Don’t confuse leases with purchases
If you did snag a qualifying EV before the deadline and you’re just now figuring out the paperwork, you typically claim the credit on your federal tax return for the year the car was placed in service, using IRS Form 8936. The credit is non‑refundable, which means it can reduce what you owe to zero but can’t turn a zero‑tax situation into a cash refund.
Federal credit for home EV chargers through mid‑2026
Here’s the sleeper deal a lot of Virginia Beach homeowners are missing: while the vehicle purchase credits fade, the federal tax credit for home charging equipment is still alive. The Alternative Fuel Vehicle Refueling Property Credit lets you claim up to 30% of the cost of qualifying EV charging hardware and installation, subject to a dollar cap, if it’s placed in service at your home before July 1, 2026.
- Covers qualifying Level 2 home chargers and associated installation costs (wiring, panel work, permits).
- Applies to the year you place the charger in service, not the year you ordered it.
- Claimed on your federal tax return; in prior years it was filed on Form 8911 or via the clean‑energy credits sections, your tax pro or software will walk you through it.
- You must have a tax liability large enough to use the credit; like the EV purchase credit, it’s generally non‑refundable.

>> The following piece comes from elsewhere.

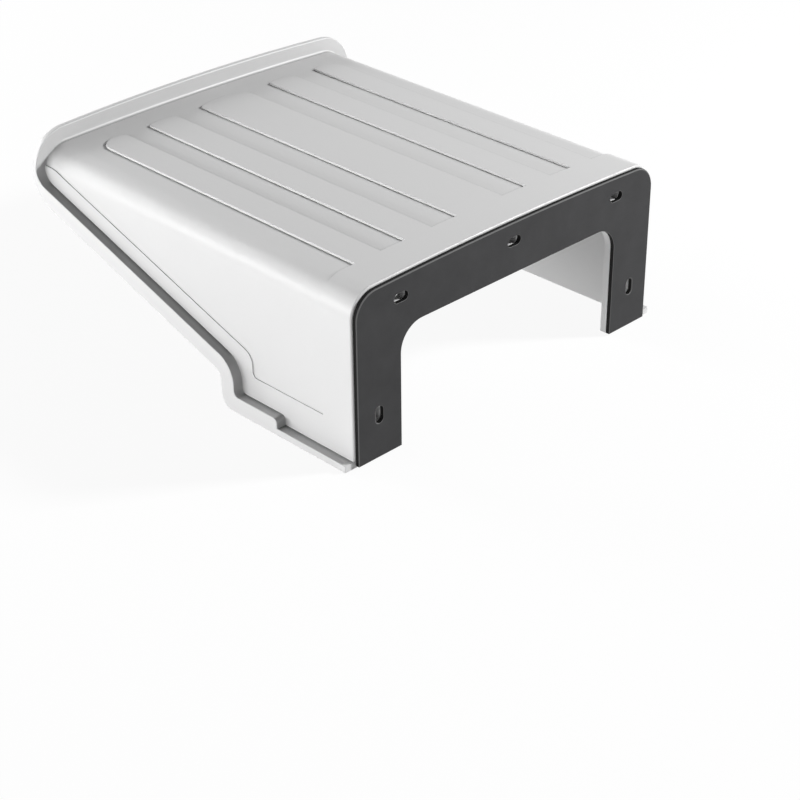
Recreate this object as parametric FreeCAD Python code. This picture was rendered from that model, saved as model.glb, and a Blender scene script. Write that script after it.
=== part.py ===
import FreeCAD, Part
import math
import os

# Rain hood for a camera that is fixed to a wall, with its rubber wall pad.
# Millimetres. The wall is the plane y = 0, the hood runs out from it towards -Y, and +Z is up.
# The origin lies on the wall, midway between the two outer top slots.
# A "distance" is measured from the wall towards the front, so it is -y.

# Hood body
hood_width = 222.0              # across the side walls, rim left out
hood_length = 249.0             # wall to the front of the lip
foot_drop = 84.1                # slot line down to the feet
top_rise = 13.6                 # slot line up to the crown at the rear edge
top_slope = 0.7                 # degrees that the top rises towards the front
crown_radius = 2400.0           # slight arch of the top across its width
shoulder_radius = 15.0
rear_edge_radius = 1.0          # rounding of the hood's edge next to the pad
wall_thickness = 3.4            # under the raised faces
relief_depth = 1.1              # raised faces of the top stand this far above the recessed ones
side_relief = 0.65              # the same on the side walls

# Wall pad and the flange that it sits on
pad_thickness = 2.5
pad_inset = 1.2                 # pad edge inside the hood's edge, feet included
pad_edge_radius = 0.8
flange_thickness = 4.0
cutout_width = 160.6            # inverted U that clears the bracket on the wall
cutout_height = 67.9            # above the feet
cutout_radius = 14.5

# Screw slots through the flange and the pad
slot_length = 9.5
slot_width = 5.0
top_slot_spacing = 160.0
middle_slot_raise = 1.8         # above the line of the two outer slots
side_slot_spacing = 190.6
side_slot_drop = 58.7           # below the slot line

# Rim that stands out all round the open edge
rim_reach = 6.0                 # out from the side walls
rim_depth = 10.0                # along the walls, from the open edge to the ledge
toe_depth = 9.4                 # the same at the front of each foot
foot_ledge = 3.9                # thinner rim at the rear of each foot
foot_ledge_end = 52.5           # distance where the rim steps up to its full depth
step_radius = 2.5
lip_rise = 8.3                  # front lip above the crown
lip_thickness = 3.5
lip_crown_radius = 1700.0
lip_corner_radius = 22.0

# Open edge, seen from the side
drop_distance = 95.3            # upright run in front of the foot
slant_rise = 19.8               # feet to the corner where the slant starts
slant_angle = 18.2              # degrees above level
heel_radius = 8.0
bend_radius = 5.2
nose_radius = 20.0
ledge_heel_radius = 3.0
ledge_nose_radius = 9.0

# Relief on the top
rear_band = 24.1                # distance where the raised rear band ends
strip_end = 224.6               # distance where the raised strips end
centre_strip = 33.4             # widths, from the middle outwards
inner_channel = 18.2
middle_strip = 18.9
outer_channel = 16.2
outer_strip = 17.3
centre_bow = 3.0                # bulge of a strip's rounded front end
side_bow = 1.8
strip_corner_radius = 10.0      # outer front corner of the outer strips

# Raised border above the rim on each side, seen from the side. Its slant is parallel to the open edge's.
border_height = 21.9            # above the feet, along the foot
border_setback = 18.8           # upright run behind the open edge's upright run
border_slant_rise = 34.3        # feet to the corner where the border's slant starts
border_front_rise = 87.1        # feet to the level stretch at the front
border_heel_radius = 3.0
border_bend_radius = 8.0
border_nose_radius = 30.0

# Worked out from the sizes above
foot_z = -foot_drop
half_width = hood_width / 2
slope = math.tan(math.radians(top_slope))
slant = math.tan(math.radians(slant_angle))
outer_strip_edge = centre_strip / 2 + inner_channel + middle_strip + outer_channel + outer_strip
body_length = hood_length - pad_thickness
clear = 40.0                    # how far a cutting solid runs past what it cuts
overlap = 1.0                   # how far one solid runs into the next
tolerance = 1e-4                # lengths closer than this count as equal


def crown_at(distance):
    """Height of the raised crown at a distance from the wall."""
    return top_rise + (distance - pad_thickness) * slope


def rounded_face(corners, radii, place):
    """Closed outline through corners, each rounded to its radius, as a face."""
    count = len(corners)
    ends = []
    for i in range(count):
        here = FreeCAD.Vector(*corners[i], 0)
        back = (FreeCAD.Vector(*corners[i - 1], 0) - here).normalize()
        ahead = (FreeCAD.Vector(*corners[(i + 1) % count], 0) - here).normalize()
        half_turn = back.getAngle(ahead) / 2
        run = radii[i] / math.tan(half_turn)
        middle = here + (back + ahead).normalize() * (radii[i] / math.sin(half_turn) - radii[i])
        ends.append((here + back * run, middle, here + ahead * run))
    edges = []
    for i in range(count):
        start, middle, end = ends[i]
        if radii[i] > 0:
            edges.append(Part.Arc(place(start), place(middle), place(end)).toShape())
        following = ends[(i + 1) % count][0]
        if (following - end).Length > tolerance:
            edges.append(Part.makeLine(place(end), place(following)))
    return Part.Face(Part.Wire(edges))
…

Smart sequence for maximum savings
State of Virginia EV incentives
Virginia has flirted with various EV incentives over the years, rebates, grants, and high‑occupancy‑vehicle (HOV) perks, but as of early 2026 there is no active, statewide point‑of‑sale cash rebate for buying an EV in Virginia Beach. What you get instead is a patchwork of policies that affect the total cost of ownership rather than handing you a check at the dealership.
How Virginia policy affects EV ownership costs
Not all support looks like a rebate line item, some of it shows up quietly on your annual balance sheet.
Registration & fees
Virginia has periodically debated EV‑specific registration surcharges to backfill gas‑tax revenue. As of 2026, you should always check the latest DMV fee schedule, but for most Virginia Beach drivers the extra cost is modest compared with what you save on fuel and maintenance.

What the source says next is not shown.